* _Work to do_
What follows are records. Restate all of them word for word.

<<<<

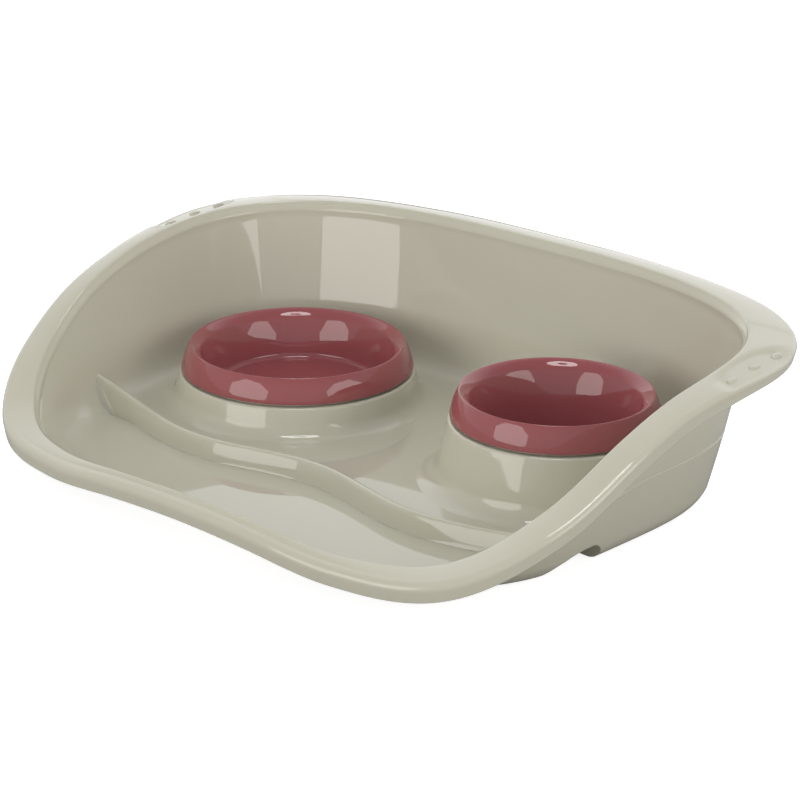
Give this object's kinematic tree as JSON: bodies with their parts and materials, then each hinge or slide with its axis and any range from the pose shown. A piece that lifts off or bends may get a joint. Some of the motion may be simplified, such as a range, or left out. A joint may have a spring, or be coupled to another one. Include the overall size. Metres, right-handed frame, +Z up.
{
  "type": "double pet bowl",
  "caption": "Moulded feeding tray with a high splash wall at its back and sides, a wavy floor ridge, and a shallow food bowl and a deep water bowl that lift out of round pedestals.",
  "frame": {"origin": "on the ground, under the middle of the tray's overall width and depth", "axes": "+X to the right as seen from the low front, where the deep water bowl is; +Y to the high back wall; +Z up"},
  "size_m": [0.4666, 0.341, 0.1085],
  "materials": {
    "tray": "glossy light warm grey moulded plastic",
    "bowls": "glossy dusky berry red moulded plastic",
    "feet": "dark grey rubber"
  },
  "bodies": {
    "tray": {"tray": "tray", "front_left_foot": "feet", "front_right_foot": "feet", "rear_left_foot": "feet", "rear_right_foot": "feet"},
    "food_bowl": {"food_bowl": "bowls"},
    "water_bowl": {"water_bowl": "bowls"}
  },
  "joints": [
    {"name": "food_bowl_lift", "type": "slide", "parent": "tray", "child": "food_bowl", "axis": [0, 0, 1], "range_m": [0, 0.12]},
    {"name": "water_bowl_lift", "type": "slide", "parent": "tray", "child": "water_bowl", "axis": [0, 0, 1], "range_m": [0, 0.12]}
  ]
}
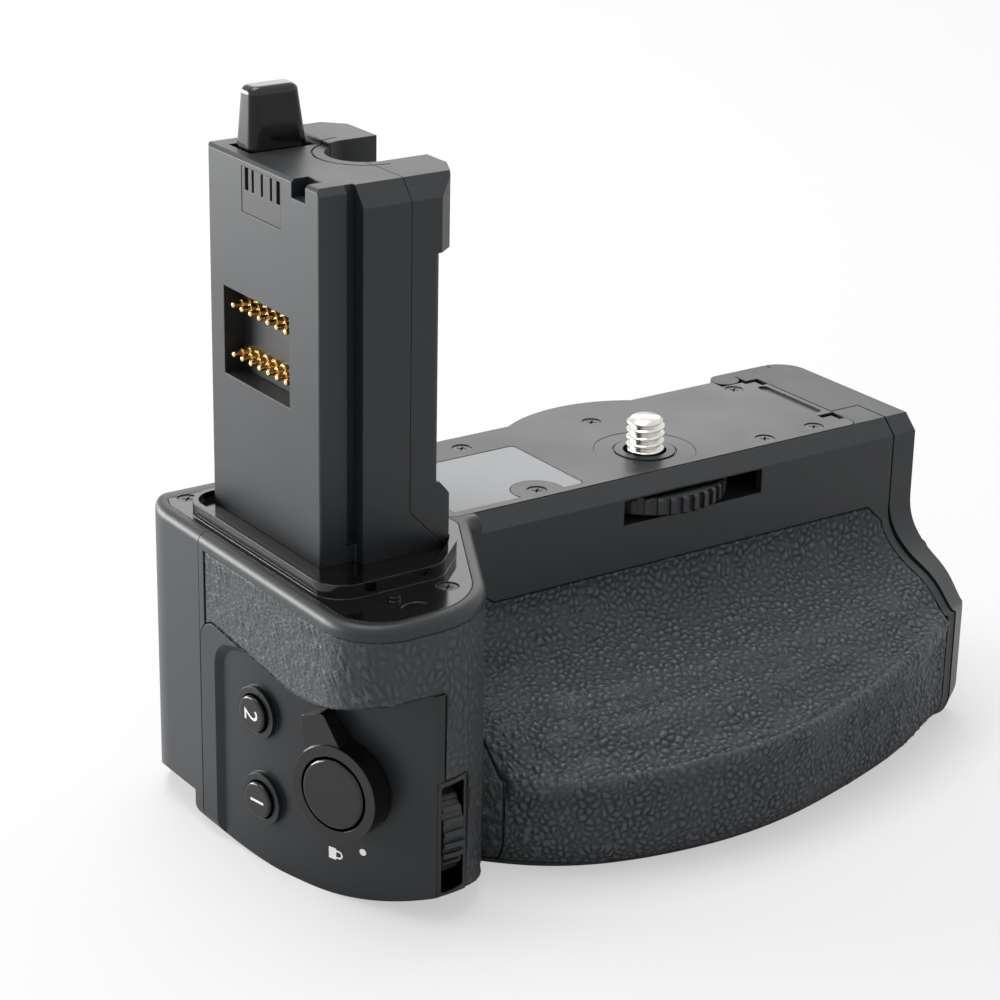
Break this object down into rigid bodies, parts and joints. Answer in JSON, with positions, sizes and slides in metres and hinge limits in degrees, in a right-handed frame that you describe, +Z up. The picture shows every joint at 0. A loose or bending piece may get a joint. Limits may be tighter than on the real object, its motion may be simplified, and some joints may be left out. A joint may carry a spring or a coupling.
{
  "type": "camera battery grip",
  "caption": "Vertical battery grip for a mirrorless camera, with an insert column, hand grip, shutter button, dials and a hinged battery door.",
  "frame": {"origin": "on the attachment screw's axis, in the plane of the seat plate that meets the camera's base", "axes": "+X towards the battery door, +Y towards the viewer, +Z up into the camera"},
  "size_m": [0.1306, 0.0768, 0.1163],
  "materials": {
    "satin_black": "satin",
    "gloss_black": "polished",
    "plate_black": "satin",
    "leather_rubber": "pebbled",
    "label_grey": "satin",
    "bright_nickel": "polished",
    "dark_steel": "blackened",
    "gold_plate": "gold plated",
    "spring_steel": "drawn wire",
    "board_green": "circuit board",
    "tray_grey": "moulded",
    "battery_grey": "satin",
    "seal_rubber": "matte"
  },
  "bodies": {
    "grip": {"front_casing": "satin_black", "rear_casing": "satin_black", "bottom_cover": "plate_black", "bottom_screws": "dark_steel", "tripod_socket": "dark_steel", "grip_skin_end": "leather_rubber", "grip_skin_front": "leather_rubber", "seat_plate": "plate_black", "seat_plate_screws": "dark_steel", "seat_disc": "plate_black", "label_plate": "label_grey", "insert_cover": "gloss_black", "insert_cover_screws": "dark_steel", "column_casing": "satin_black", "column_cover": "satin_black", "guide_lug": "gloss_black", "pin_carrier": "satin_black", "pin_sleeves": "gold_plate", "terminal_block": "satin_black", "terminal_contacts": "gold_plate", "control_panel": "satin_black", "control_board": "board_green", "shutter_spring": "spring_steel", "shutter_switch": "board_green", "front_dial_axle": "dark_steel", "front_dial_housing": "gloss_black", "rear_dial_axle": "dark_steel", "rear_dial_bracket": "satin_black", "rear_board": "board_green", "stick_base": "satin_black", "main_board": "board_green", "battery_chamber": "tray_grey", "battery_terminals": "gold_plate", "door_hinge_pin": "dark_steel"},
    "screw_wheel": {"attachment_wheel": "satin_black", "attachment_screw": "bright_nickel"},
    "pins": {"contact_pins": "gold_plate"},
    "shutter": {"shutter_button": "gloss_black"},
    "lock": {"lock_lever": "gloss_black"},
    "custom_lower": {"custom_button_lower": "gloss_black"},
    "custom_upper": {"custom_button_upper": "gloss_black"},
    "dial_front": {"front_dial": "satin_black"},
    "dial_rear": {"rear_dial": "satin_black"},
    "rear_upper": {"rear_button_upper": "gloss_black"},
    "rear_lower": {"rear_button_lower": "gloss_black"},
    "gimbal": {"stick_gimbal": "satin_black"},
    "stick": {"thumb_stick": "satin_black"},
    "door": {"battery_door": "satin_black", "door_gasket": "seal_rubber"},
    "latch": {"door_latch": "satin_black"},
    "tray": {"battery_tray": "tray_grey", "battery_inner": "battery_grey", "battery_outer": "battery_grey"}
  },
  "joints": [
    {"name": "attachment_wheel_spin", "type": "hinge", "parent": "grip", "child": "screw_wheel", "pos_m": [0, 0, -0.005], "axis": [0, 0, 1], "continuous": true},
    {"name": "contact_pins_press", "type": "slide", "parent": "grip", "child": "pins", "axis": [1, 0, 0], "range_m": [0, 0.001], "stiffness_N_per_m": 900},
    {"name": "shutter_press", "type": "slide", "parent": "grip", "child": "shutter", "axis": [0.9321, 0.3622, 0], "range_m": [0, 0.0012], "stiffness_N_per_m": 500, "deforming": ["shutter_spring"]},
    {"name": "lock_lever_turn", "type": "hinge", "parent": "grip", "child": "lock", "pos_m": [-0.07289, -0.026, -0.0303], "axis": [0.9321, 0.3622, 0], "range_deg": [0, 28]},
    {"name": "custom_lower_press", "type": "slide", "parent": "grip", "child": "custom_lower", "axis": [0.9841, 0.1778, 0], "range_m": [0, 0.0007], "stiffness_N_per_m": 600},
    {"name": "custom_upper_press", "type": "slide", "parent": "grip", "child": "custom_upper", "axis": [0.9862, 0.1656, 0], "range_m": [0, 0.0007], "stiffness_N_per_m": 600},
    {"name": "front_dial_spin", "type": "hinge", "parent": "grip", "child": "dial_front", "pos_m": [-0.0631, -0.0316, -0.0358], "axis": [1, 0, 0], "continuous": true},
    {"name": "rear_dial_spin", "type": "hinge", "parent": "grip", "child": "dial_rear", "pos_m": [-0.0687, 0.0214, -0.0154], "axis": [1, 0, 0], "continuous": true},
    {"name": "rear_upper_press", "type": "slide", "parent": "grip", "child": "rear_upper", "axis": [0, -1, 0], "range_m": [0, 0.0006], "stiffness_N_per_m": 600},
    {"name": "rear_lower_press", "type": "slide", "parent": "grip", "child": "rear_lower", "axis": [0, -1, 0], "range_m": [0, 0.0006], "stiffness_N_per_m": 600},
    {"name": "stick_tilt_up_down", "type": "hinge", "parent": "grip", "child": "gimbal", "pos_m": [-0.06, 0.0238, -0.034], "axis": [1, 0, 0], "range_deg": [-8, 8], "stiffness_Nm_per_rad": 0.03},
    {"name": "stick_tilt_sideways", "type": "hinge", "parent": "gimbal", "child": "stick", "pos_m": [-0.06, 0.0238, -0.034], "axis": [0, 0, 1], "range_deg": [-8, 8], "stiffness_Nm_per_rad": 0.03},
    {"name": "door_swing", "type": "hinge", "parent": "grip", "child": "door", "pos_m": [0.0335, 0.0209, -0.025], "axis": [0, 0, 1], "range_deg": [0, 100]},
    {"name": "door_latch_slide", "type": "slide", "parent": "door", "child": "latch", "axis": [0, 0, -1], "range_m": [0, 0.003], "stiffness_N_per_m": 300},
    {"name": "tray_slide", "type": "slide", "parent": "grip", "child": "tray", "axis": [1, 0, 0], "range_m": [0, 0.0087]}
  ],
  "couplings": [
    {"joint": "door_swing", "follows": "tray_slide", "rad_per_m": 200}
  ]
}
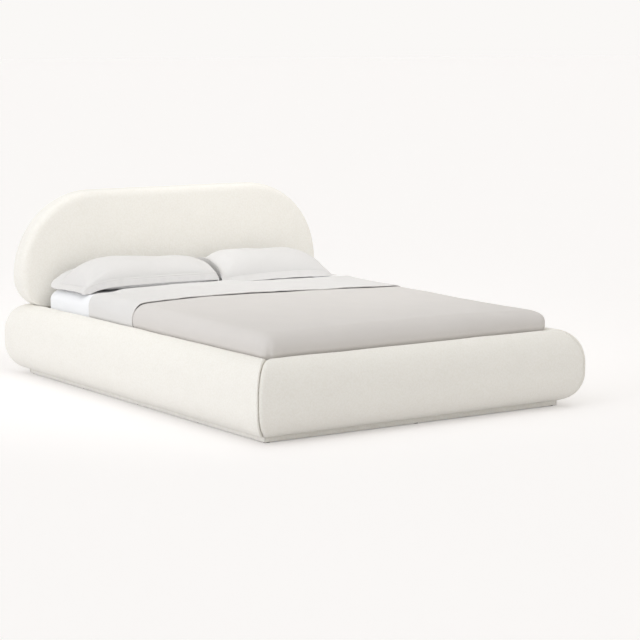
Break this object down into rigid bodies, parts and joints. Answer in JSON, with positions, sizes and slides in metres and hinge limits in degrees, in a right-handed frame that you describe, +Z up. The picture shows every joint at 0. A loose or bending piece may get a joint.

>>>>

* _Answer to this problem_
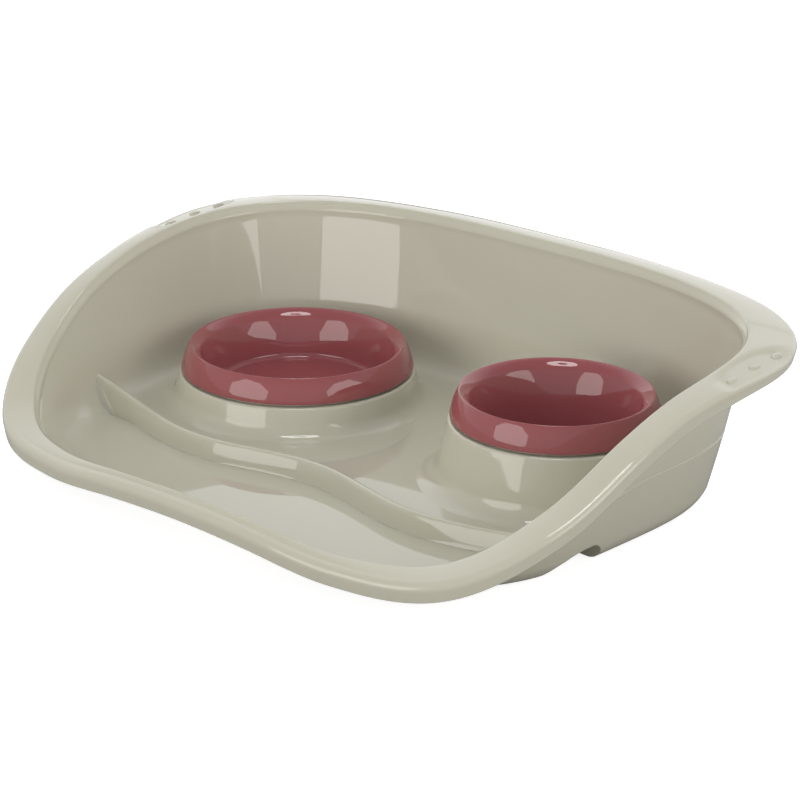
Give this object's kinematic tree as JSON: bodies with their parts and materials, then each hinge or slide with its axis and any range from the pose shown. A piece that lifts off or bends may get a joint. Some of the motion may be simplified, such as a range, or left out. A joint may have a spring, or be coupled to another one. Include the overall size. Metres, right-handed frame, +Z up.
{
  "type": "double pet bowl",
  "caption": "Moulded feeding tray with a high splash wall at its back and sides, a wavy floor ridge, and a shallow food bowl and a deep water bowl that lift out of round pedestals.",
  "frame": {"origin": "on the ground, under the middle of the tray's overall width and depth", "axes": "+X to the right as seen from the low front, where the deep water bowl is; +Y to the high back wall; +Z up"},
  "size_m": [0.4666, 0.341, 0.1085],
  "materials": {
    "tray": "glossy light warm grey moulded plastic",
    "bowls": "glossy dusky berry red moulded plastic",
    "feet": "dark grey rubber"
  },
  "bodies": {
    "tray": {"tray": "tray", "front_left_foot": "feet", "front_right_foot": "feet", "rear_left_foot": "feet", "rear_right_foot": "feet"},
    "food_bowl": {"food_bowl": "bowls"},
    "water_bowl": {"water_bowl": "bowls"}
  },
  "joints": [
    {"name": "food_bowl_lift", "type": "slide", "parent": "tray", "child": "food_bowl", "axis": [0, 0, 1], "range_m": [0, 0.12]},
    {"name": "water_bowl_lift", "type": "slide", "parent": "tray", "child": "water_bowl", "axis": [0, 0, 1], "range_m": [0, 0.12]}
  ]
}
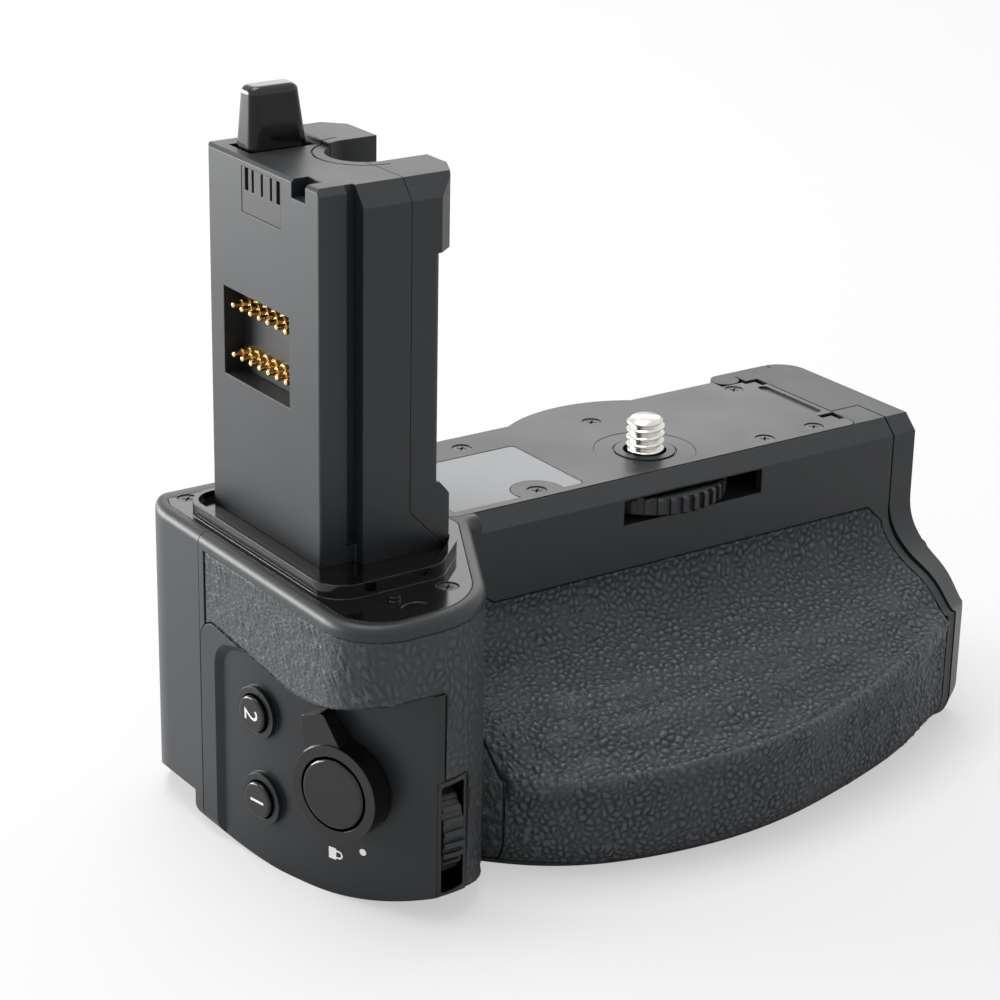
Break this object down into rigid bodies, parts and joints. Answer in JSON, with positions, sizes and slides in metres and hinge limits in degrees, in a right-handed frame that you describe, +Z up. The picture shows every joint at 0. A loose or bending piece may get a joint. Limits may be tighter than on the real object, its motion may be simplified, and some joints may be left out. A joint may carry a spring or a coupling.
{
  "type": "camera battery grip",
  "caption": "Vertical battery grip for a mirrorless camera, with an insert column, hand grip, shutter button, dials and a hinged battery door.",
  "frame": {"origin": "on the attachment screw's axis, in the plane of the seat plate that meets the camera's base", "axes": "+X towards the battery door, +Y towards the viewer, +Z up into the camera"},
  "size_m": [0.1306, 0.0768, 0.1163],
  "materials": {
    "satin_black": "satin",
    "gloss_black": "polished",
    "plate_black": "satin",
    "leather_rubber": "pebbled",
    "label_grey": "satin",
    "bright_nickel": "polished",
    "dark_steel": "blackened",
    "gold_plate": "gold plated",
    "spring_steel": "drawn wire",
    "board_green": "circuit board",
    "tray_grey": "moulded",
    "battery_grey": "satin",
    "seal_rubber": "matte"
  },
  "bodies": {
    "grip": {"front_casing": "satin_black", "rear_casing": "satin_black", "bottom_cover": "plate_black", "bottom_screws": "dark_steel", "tripod_socket": "dark_steel", "grip_skin_end": "leather_rubber", "grip_skin_front": "leather_rubber", "seat_plate": "plate_black", "seat_plate_screws": "dark_steel", "seat_disc": "plate_black", "label_plate": "label_grey", "insert_cover": "gloss_black", "insert_cover_screws": "dark_steel", "column_casing": "satin_black", "column_cover": "satin_black", "guide_lug": "gloss_black", "pin_carrier": "satin_black", "pin_sleeves": "gold_plate", "terminal_block": "satin_black", "terminal_contacts": "gold_plate", "control_panel": "satin_black", "control_board": "board_green", "shutter_spring": "spring_steel", "shutter_switch": "board_green", "front_dial_axle": "dark_steel", "front_dial_housing": "gloss_black", "rear_dial_axle": "dark_steel", "rear_dial_bracket": "satin_black", "rear_board": "board_green", "stick_base": "satin_black", "main_board": "board_green", "battery_chamber": "tray_grey", "battery_terminals": "gold_plate", "door_hinge_pin": "dark_steel"},
    "screw_wheel": {"attachment_wheel": "satin_black", "attachment_screw": "bright_nickel"},
    "pins": {"contact_pins": "gold_plate"},
    "shutter": {"shutter_button": "gloss_black"},
    "lock": {"lock_lever": "gloss_black"},
    "custom_lower": {"custom_button_lower": "gloss_black"},
    "custom_upper": {"custom_button_upper": "gloss_black"},
    "dial_front": {"front_dial": "satin_black"},
    "dial_rear": {"rear_dial": "satin_black"},
    "rear_upper": {"rear_button_upper": "gloss_black"},
    "rear_lower": {"rear_button_lower": "gloss_black"},
    "gimbal": {"stick_gimbal": "satin_black"},
    "stick": {"thumb_stick": "satin_black"},
    "door": {"battery_door": "satin_black", "door_gasket": "seal_rubber"},
    "latch": {"door_latch": "satin_black"},
    "tray": {"battery_tray": "tray_grey", "battery_inner": "battery_grey", "battery_outer": "battery_grey"}
  },
  "joints": [
    {"name": "attachment_wheel_spin", "type": "hinge", "parent": "grip", "child": "screw_wheel", "pos_m": [0, 0, -0.005], "axis": [0, 0, 1], "continuous": true},
    {"name": "contact_pins_press", "type": "slide", "parent": "grip", "child": "pins", "axis": [1, 0, 0], "range_m": [0, 0.001], "stiffness_N_per_m": 900},
    {"name": "shutter_press", "type": "slide", "parent": "grip", "child": "shutter", "axis": [0.9321, 0.3622, 0], "range_m": [0, 0.0012], "stiffness_N_per_m": 500, "deforming": ["shutter_spring"]},
    {"name": "lock_lever_turn", "type": "hinge", "parent": "grip", "child": "lock", "pos_m": [-0.07289, -0.026, -0.0303], "axis": [0.9321, 0.3622, 0], "range_deg": [0, 28]},
    {"name": "custom_lower_press", "type": "slide", "parent": "grip", "child": "custom_lower", "axis": [0.9841, 0.1778, 0], "range_m": [0, 0.0007], "stiffness_N_per_m": 600},
    {"name": "custom_upper_press", "type": "slide", "parent": "grip", "child": "custom_upper", "axis": [0.9862, 0.1656, 0], "range_m": [0, 0.0007], "stiffness_N_per_m": 600},
    {"name": "front_dial_spin", "type": "hinge", "parent": "grip", "child": "dial_front", "pos_m": [-0.0631, -0.0316, -0.0358], "axis": [1, 0, 0], "continuous": true},
    {"name": "rear_dial_spin", "type": "hinge", "parent": "grip", "child": "dial_rear", "pos_m": [-0.0687, 0.0214, -0.0154], "axis": [1, 0, 0], "continuous": true},
    {"name": "rear_upper_press", "type": "slide", "parent": "grip", "child": "rear_upper", "axis": [0, -1, 0], "range_m": [0, 0.0006], "stiffness_N_per_m": 600},
    {"name": "rear_lower_press", "type": "slide", "parent": "grip", "child": "rear_lower", "axis": [0, -1, 0], "range_m": [0, 0.0006], "stiffness_N_per_m": 600},
    {"name": "stick_tilt_up_down", "type": "hinge", "parent": "grip", "child": "gimbal", "pos_m": [-0.06, 0.0238, -0.034], "axis": [1, 0, 0], "range_deg": [-8, 8], "stiffness_Nm_per_rad": 0.03},
    {"name": "stick_tilt_sideways", "type": "hinge", "parent": "gimbal", "child": "stick", "pos_m": [-0.06, 0.0238, -0.034], "axis": [0, 0, 1], "range_deg": [-8, 8], "stiffness_Nm_per_rad": 0.03},
    {"name": "door_swing", "type": "hinge", "parent": "grip", "child": "door", "pos_m": [0.0335, 0.0209, -0.025], "axis": [0, 0, 1], "range_deg": [0, 100]},
    {"name": "door_latch_slide", "type": "slide", "parent": "door", "child": "latch", "axis": [0, 0, -1], "range_m": [0, 0.003], "stiffness_N_per_m": 300},
    {"name": "tray_slide", "type": "slide", "parent": "grip", "child": "tray", "axis": [1, 0, 0], "range_m": [0, 0.0087]}
  ],
  "couplings": [
    {"joint": "door_swing", "follows": "tray_slide", "rad_per_m": 200}
  ]
}
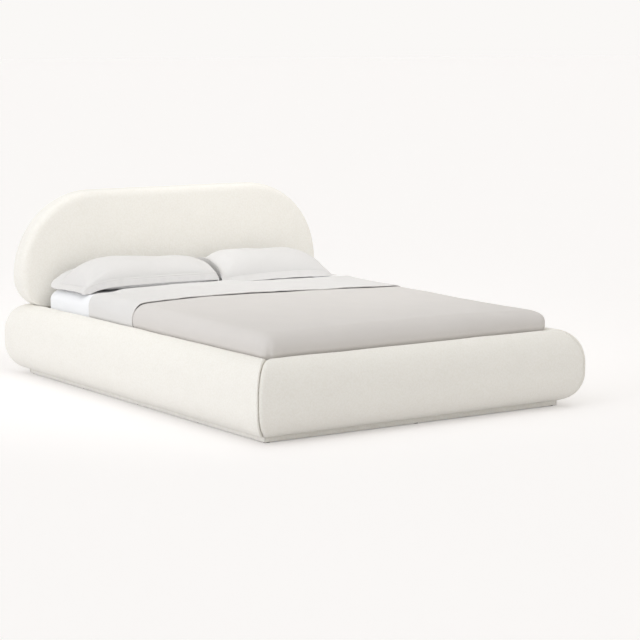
Break this object down into rigid bodies, parts and joints. Answer in JSON, with positions, sizes and slides in metres and hinge limits in degrees, in a right-handed frame that you describe, +Z up. The picture shows every joint at 0. A loose or bending piece may get a joint.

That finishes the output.